Simon Payne, who with his brother Andy runs Blue Forest – the pair were inspired to set up the company by the wooden safari houses throughout Kenya, where they grew up – says customers increasingly demand treehouses kitted out with double glazing, insulation, electricity, broadband and plumbing. These are adult refuges from children, rather than the other way around.
One of the brothers’ recent projects, for a client in Greece, exploited the technological development of the treehouse to its fullest advantage. The Hi-tech Hideaway includes, along with a kitchenette and ample living space, fingerprint-scanning locks, a CCTV “control centre” with screens linked to night-vision cameras, digital photo frames throughout and every video game appurtenance imaginable.
“The treehouse fully grown up…”
At first sight, such a complex might resemble the treehouse fully grown up; on second inspection it is clearly only a boy’s fantasy electrified. But there are more mature and attractive architecturally designed shelters in Alejandro Bahamón’s Treehouses: Living a Dream, just published in paperback; the Germans seem particularly adept at making treehouses that merge organically with the tree, without sacrificing comfort.
The book also imagines virtual, yet plausible, treehouses. One, by the architecture practice Softroom, conceived in response to a design challenge set by Wallpaper magazine, proposes a lightweight, sinuous structure of steel, plastic and elastic, comprising all the basic elements of a house and easily attached to a tree without damaging it. Even more portable is the proposed Lifepod, a pill-shaped, moulded plywood tree cabin suspended high in the air between tree trunks by thick stainless steel cables.
No other building, Bahamón points out, has “such a close relationship with its surroundings as a treehouse. From the election of the site to the construction details, its design is closely tied to the characteristics of the tree chosen to harbour [it].” The use of living foundations, constantly growing and moving with the wind, has, Bahamón argues, “generated a variety of treehouses as rich as that of the trees on the planet”.
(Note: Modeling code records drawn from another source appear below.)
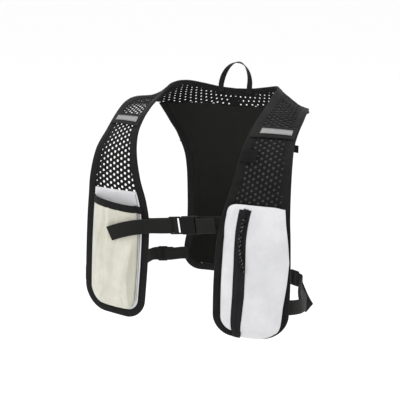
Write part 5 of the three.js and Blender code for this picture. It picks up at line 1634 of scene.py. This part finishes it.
def back_pocket():
    """The plain pocket over the back panel and its bound mouth."""
    rows, columns = 140, 120
    mouth = BACK_POCKET_TOP + BACK_POCKET_BINDING
    downs = mouth - 1 + (BACK_POCKET_FOOT - mouth + 1) * (1 - (1 - np.linspace(0, 1, rows)) ** 1.5)
    shares = np.sin(np.linspace(-math.pi / 2, math.pi / 2, columns))
    down, share = np.meshgrid(downs, shares, indexing="ij")
    folds = 0.7 * np.sin(down * 0.07 + share * 3.0) * np.cos(share * 5.0)
    folds += 0.5 * np.sin(down * 0.19 - share * 6.0)
    folds *= (1 - share**4) * smooth(BACK_POCKET_FOOT - down, 0, 25)
    faces = rounded(rows, columns, -CLOTH_HALF, CLOTH_HALF)
    grid = back_pocket_point(down, share, folds)
    sheet_piece("back_pocket_cloth", grid, *faces, BACKWARD, BLACK_CLOTH, "black_cloth", "back_pocket")
    downs = BACK_POCKET_TOP + BACK_MOUTH_PROFILE["down"]
    grid = back_pocket_point(*np.meshgrid(downs, shares, indexing="ij"))
    mouth_tape("back_pocket_mouth_tape", grid, BACK_MOUTH_PROFILE, 0.4, BACKWARD, "back_pocket_binding")
    line = back_pocket_point(BACK_POCKET_TOP + SEWN_LINE, shares, CLOTH_HALF + 0.9)
    normals = np.tile(BACKWARD, (columns, 1))
    stitches("back_pocket_mouth_stitches", line, normals, BINDING_STITCH, DARK_THREAD, "binding")


def back_loop(word, side, reach):
    """A small folded loop at an end of the back pocket's mouth."""
    lift = CLOTH_HALF + 1.3 * GAP + THIN_WEBBING / 2
    inner, outer = (back_pocket_point(BACK_POCKET_TOP + 17, side * share, lift) for share in (0.66, 0.76))
    out = unit(np.array([side, -0.05, -0.1]))
    stations = [
        (inner, UPWARD), (outer, UPWARD), (outer + out * 12, UPWARD), (outer + out * reach, UPWARD * 0.35),
    ]
    ribbon_piece(f"back_loop_{word}", stations, BACK_LOOP_WIDTH, THIN_WEBBING, 50)


back_pocket()
back_loop("left", 1, BACK_LOOP_REACH + 2)
back_loop("right", -1, BACK_LOOP_REACH)

# How far behind a side strap's rim its lock's start lies.
LOCK_IN_TAB = 14


def side_strap(word, side):
    """A side strap: its sewn tab and ladder lock at the back, and its webbing to the front panel."""
    behind = -(BINDING_THICK / 2 + 2 * GAP + WEBBING_THICK / 2)
    t = place_at(SIDE_LEVEL)
    sewn_across = along_panel(side, SIDE_LEVEL, np.array([side, 0.0, 0.0]))
    front_edge = strap_point(side, t, 1.0, behind)
    back_x = back_edge(SIDE_LEVEL_BACK)
    reach = unit(np.array([side * 0.92, -0.39, 0]))
    back_seat = back_point(side * (back_x - SEWN_UNDER), SIDE_LEVEL_BACK, SEWN_BEHIND)
    back_rim = back_point(side * (back_x + 1), SIDE_LEVEL_BACK, SEWN_BEHIND)
    lock_start = back_rim + reach * (SIDE_TAB_REACH - LOCK_IN_TAB) - UPWARD * SIDE_LOCK_SAG[word]
    slot = (LOCK_SLOT - SIDE_BAR_CLOSE, SLOT_HEIGHT)
    parts = [(LOCK_BAR, 0), slot, (LOCK_BAR + 2 * SIDE_BAR_CLOSE, 0), slot, (LOCK_BAR, 0)]
    moulded(
        f"side_lock_{word}_moulded", slot_loops(parts), LOCK_THICK, 0.6, lock_start, reach, UPWARD,
        PLASTIC, "buckle_plastic", f"side_lock_{word}",
    )
    outer = unit(np.cross(reach, UPWARD) * -side)
    rear_bar = lock_start + reach * LOCK_BAR
    tab = [
        (back_seat, UPWARD), (back_rim, UPWARD),
        (rear_bar - reach * (LOCK_BAR + 5) - outer * TURN_RADIUS, UPWARD),
        *half_turn(rear_bar, -reach, outer, UPWARD),
        (rear_bar - reach * (LOCK_BAR + 9) + outer * TURN_RADIUS, UPWARD),
    ]
    ribbon_piece(f"side_tab_{word}", tab, WEBBING_WIDTH, WEBBING_THICK, 90)

    front_bar = lock_start + reach * (frame_length(parts) - LOCK_BAR)
    arrive = front_bar + reach * (LOCK_BAR + 8) - outer * TURN_RADIUS
    out_direction = unit(np.array([side, 0.12, 0]))
    stations = [
        (strap_point(side, t, from_arm(t, inward), behind), sewn_across) for inward in (SEWN_UNDER, 0.5)
    ]
    for share, out, down in zip(*SIDE_STRAP_PATH.values()):
        point = mix(front_edge, arrive, share) + out_direction * out * SIDE_BOW - UPWARD * down * SIDE_BOW
        stations.append((point, unit(mix(sewn_across, UPWARD, min(1, share * 4)))))
    stations.append((arrive, UPWARD))
    stations += half_turn(front_bar, reach, outer, UPWARD)
    tail = SIDE_TAILS[word]
    direction = unit(np.array([side * tail["out"], -tail["fore"], -tail["down"]]))
    leaning = np.array([side * tail["lean"], 0, 1])
    tilt = unit(leaning - direction * np.dot(leaning, direction))
    start = front_bar + reach * (LOCK_BAR + tail["start"]) + outer * (TURN_RADIUS + 1.2)
    for share in np.linspace(0.05, 1, 5):
        bulge = outer * tail["bulge"] * math.sin(math.pi * share)
        point = start + direction * SIDE_TAIL_LENGTH * share + bulge
        stations.append((point, unit(mix(UPWARD, tilt, min(1, share * 2)))))
    ribbon_piece(f"side_webbing_{word}", stations, WEBBING_WIDTH, WEBBING_THICK, 300)


for word, side in SIDES:
    side_strap(word, side)


def yoke_tape():
    """The tape down the middle of the yoke's inside."""
    rows, columns = 40, 16
    middle = strap_point(1, 1.0, np.linspace(from_neck(1.0, BINDING_INSET + 1), 1, rows))
    grid = np.repeat(middle[:, None], columns, axis=1)
    grid[..., 0] = np.linspace(-YOKE_TAPE_WIDTH / 2, YOKE_TAPE_WIDTH / 2, columns)[None]
    high = -(MESH_CLOTH / 2 + GAP)
    faces = rounded(rows, columns, high - 1, high)
    sheet_piece("yoke_tape_woven", grid, *faces, BACKWARD, BLACK_CLOTH, "black_cloth", "yoke_tape")


yoke_tape()


def grab_loop():
    """The loop that stands up behind the neckline, sewn under its binding."""
    lift = -(BINDING_THICK / 2 + 2 * GAP + THIN_WEBBING / 2)
    t_foot = 1 - (GRAB_LOOP_HALF / (YOKE_SECTIONS["neckOut"][-2] * CHEST_HALF)) / SECTION_STEPS
    foot = strap_point(1, t_foot, from_neck(t_foot, BINDING_WIDTH / 2), lift)
    straight = 7

    def place(x, z, turn, lean):
        across = np.array([math.cos(turn), math.sin(turn), 0])
        return np.array([x + GRAB_LOOP_LEAN * lean, foot[1], foot[2] + z]), across

    stations = [place(-GRAB_LOOP_HALF, -3, 0, 0), place(-GRAB_LOOP_HALF, straight, 0, 0)]
    for angle in np.linspace(0, math.pi, 17)[1:-1]:
        z = straight + (GRAB_LOOP_HEIGHT - 2) * math.sin(angle)
        stations.append(place(-GRAB_LOOP_HALF * math.cos(angle), z, angle, math.sin(angle)))
    stations += [place(GRAB_LOOP_HALF, straight, math.pi, 0), place(GRAB_LOOP_HALF, -3, math.pi, 0)]
    ribbon_piece("grab_loop", stations, GRAB_LOOP_WIDTH, THIN_WEBBING, 180)


grab_loop()


def hose_flap():
    """The flap that keeps a drinking hose on the left strap."""
    rows, columns = 24, 40
    t = place_at(np.linspace(HOSE_FLAP_LEVEL, HOSE_FLAP_LEVEL + HOSE_FLAP_HEIGHT, rows))[:, None]
    shares = np.linspace(0, 1, columns)[None]
    grid = strap_point(1, t, from_neck(t, 1 + HOSE_FLAP_WIDTH * shares), shares**2)
    low = BINDING_THICK / 2 + GAP
    faces = rounded(rows, columns, low, low + THIN_WEBBING)
    outward = strap_normal(1, place_at(HOSE_FLAP_LEVEL), 0.5)
    sheet_piece("hose_flap_cloth", grid, *faces, outward, BLACK_CLOTH, "black_cloth", "hose_keeper_left")


hose_flap()

# Where the narrow zip's teeth run, in mm from the binding, and how thick they are.
SIDE_TEETH_INSET = 1.7
SIDE_TEETH_RADIUS = 0.32


def side_zip():
    """The narrow covered zip beside the flask pocket."""
    t = place_at(np.linspace(HEM_RADIUS_NECK, PANEL_HEIGHT - GAP, 120))[:, None]
    distance = np.linspace(BINDING_INSET - 1.5, BINDING_INSET + SIDE_ZIP_WIDTH, 14)
    grid = strap_point(-1, t, from_neck(t, distance[None]))
    ramp = 1.6 * (1 - smooth(distance, BINDING_INSET - 0.6, BINDING_INSET + 0.9))
    groove = 0.45 * np.exp(-(((distance - BINDING_INSET - SIDE_TEETH_INSET) / 0.3) ** 2))
    low = CLOTH_HALF + GAP + ramp
    high = low + ZIP_TAPE_THICK - groove
    outward = strap_normal(-1, place_at(90), 0.5)
    sheet_piece("side_zip_cover", grid, low, high, outward, WHITE_CLOTH, "white_cloth", "side_zip_right")
    t = t[:, 0]
    lift = CLOTH_HALF + GAP + ZIP_TAPE_THICK - 0.15
    teeth = strap_point(-1, t, from_neck(t, BINDING_INSET + SIDE_TEETH_INSET), lift)
    parts = tube_parts(teeth, np.full(len(t), SIDE_TEETH_RADIUS), 8)
    finish_piece(mesh_object("side_zip_teeth", *parts, GREY_THREAD), "zip_tape")


side_zip()

# The slider's outline, across and up, in mm, and the radius of the bridge that holds the cord.
SLIDER_OUTLINE = [(-3.4, 5), (-2.2, -4), (-1.2, -6), (1.2, -6), (2.2, -4), (3.4, 5)]
SLIDER_BRIDGE_RADIUS = 0.55


def zip_slider():
    """The slider: a tapered body with a bridge that holds the cord."""
    up = PULL_CORD_ROUTE["up"][0] + 6.5
    middle = (ZIP_ACROSS["at"][ZIP_FROM] + ZIP_ACROSS["at"][ZIP_TO]) / 2
    at = pocket_seat(up, middle, CLOTH_HALF + ZIP_TAPE_THICK + 2 * GAP + 0.6)
    upward = unit(pocket_seat(up + 4, middle, 0) - pocket_seat(up - 4, middle, 0))
    outward = strap_normal(1, place_at(up), 0.4)
    outward = unit(outward - upward * np.dot(outward, upward))
    along = np.cross(upward, outward)
    moulded(
        "zip_slider_body", [SLIDER_OUTLINE], 1.6, 0.4, at + outward * 0.9, along, upward,
        SLIDER, "zip_slider", "zip_slider_left",
    )
    turns = np.linspace(0, math.pi, 20)[:, None]
    bridge = at + outward * (1.6 + 1.5 * np.sin(turns)) + upward * (3.6 * np.cos(turns) + 0.2)
    parts = tube_parts(bridge, np.full(len(turns), SLIDER_BRIDGE_RADIUS), 10)
    finish_piece(mesh_object("zip_slider_bridge", *parts, SLIDER), "zip_slider")


zip_slider()

# Floor, world and lights.
FLOOR_DROP = 0.5
FLOOR_REACH = 12
floor_z = cad_box[0][2] - FLOOR_DROP
floor_corners = [
    (x * FLOOR_REACH, y * FLOOR_REACH, floor_z) for x, y in ((-1, -1), (1, -1), (1, 1), (-1, 1))
]
floor_mesh = bpy.data.meshes.new("floor")
floor_mesh.from_pydata(floor_corners, [], [(0, 1, 2, 3)])
floor_paint = Paint("pale floor", 0.9)
floor_mesh.materials.append(floor_paint.finish((0.985, 0.985, 0.985)))
floor = bpy.data.objects.new("floor", floor_mesh)
SCENE.collection.objects.link(floor)

world = bpy.data.worlds.new("studio")
world.use_nodes = True
background = world.node_tree.nodes["Background"]
background.inputs["Color"].default_value = (1, 1, 1, 1)
background.inputs["Strength"].default_value = 1.0
SCENE.world = world
SCENE.view_settings.view_transform = "Standard"


def area_light(name, place, target, size, power):
    light = bpy.data.lights.new(name, "AREA")
    light.shape = "SQUARE"
    light.size = size
    light.energy = power
    lamp = bpy.data.objects.new(name, light)
    lamp.location = place
    lamp.rotation_euler = (Vector(target) - Vector(place)).to_track_quat("-Z", "Y").to_euler()
    SCENE.collection.objects.link(lamp)


area_light("key", (-0.7, -1.1, 1.5), (0, 0, -0.12), 1.0, 8)
area_light("top", (0.3, 0.1, 1.6), (0, 0, -0.1), 1.2, 14)
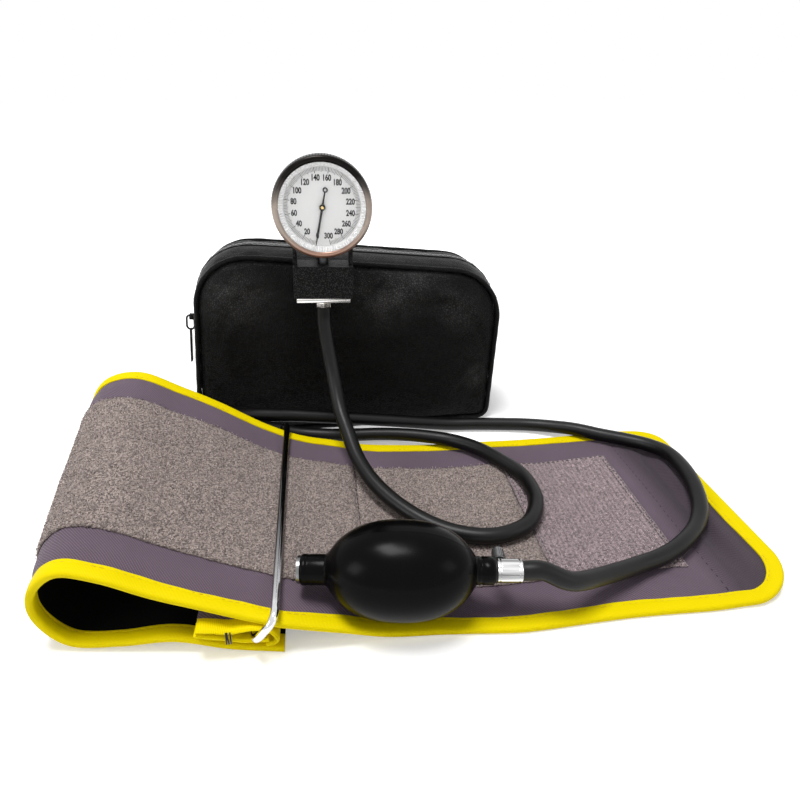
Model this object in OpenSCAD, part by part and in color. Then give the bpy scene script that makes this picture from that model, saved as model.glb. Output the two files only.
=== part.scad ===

That observation points to a controversy within the treehouse world: that between “true” treehouses and those that rely on the ground for support. “True” treehouses are held aloft entirely (or almost entirely) by a tree or trees and their proponents would say they best embody the symbiotic spirit Bahamón describes. They certainly tend towards the idiosyncratic. Patrick Fulton documents some in his online Treehouse Guide, featuring often ramshackle, amateur structures incorporating scavenged windows and wood and yet with impressively elaborate layouts despite their frighteningly high perches.
Cameron’s Surrey treehouse is of the supported kind; it embraces the trunk and branches of the tree but is stabilised by posts on the ground. Such less vertiginous structures not only make plummeting ends of the kind Ian McEwan imagines less likely, they also, Cameron says, duck under planning laws and cause less harm to the trees.
“Treehouses are intrinsically environmentally friendly…”
Indeed, treehouse builders report numerous inquiries recently from people attracted to the low environmental impact of tree dwellings. “Treehouses are intrinsically environmentally friendly because they don’t involve clearing vegetation,” Simon Payne says. “They’re not like traditional houses, where you clear a plot, re-landscape and put in significant foundations; they’re structures you put in around the existing landscape.”
Stuart Hadwin, of The Treehouse Company, describes a shift in customer enquiries from wealthy adventure-seekers towards environmentally concerned types who see treehouses as “residential solutions full stop. It is only a matter of time before someone designs them as residential accommodation,” he adds.
That is Cameron’s dream: to shift his family full-time to a treehouse in Cornwall. More of us may soon be living (once again) in the trees.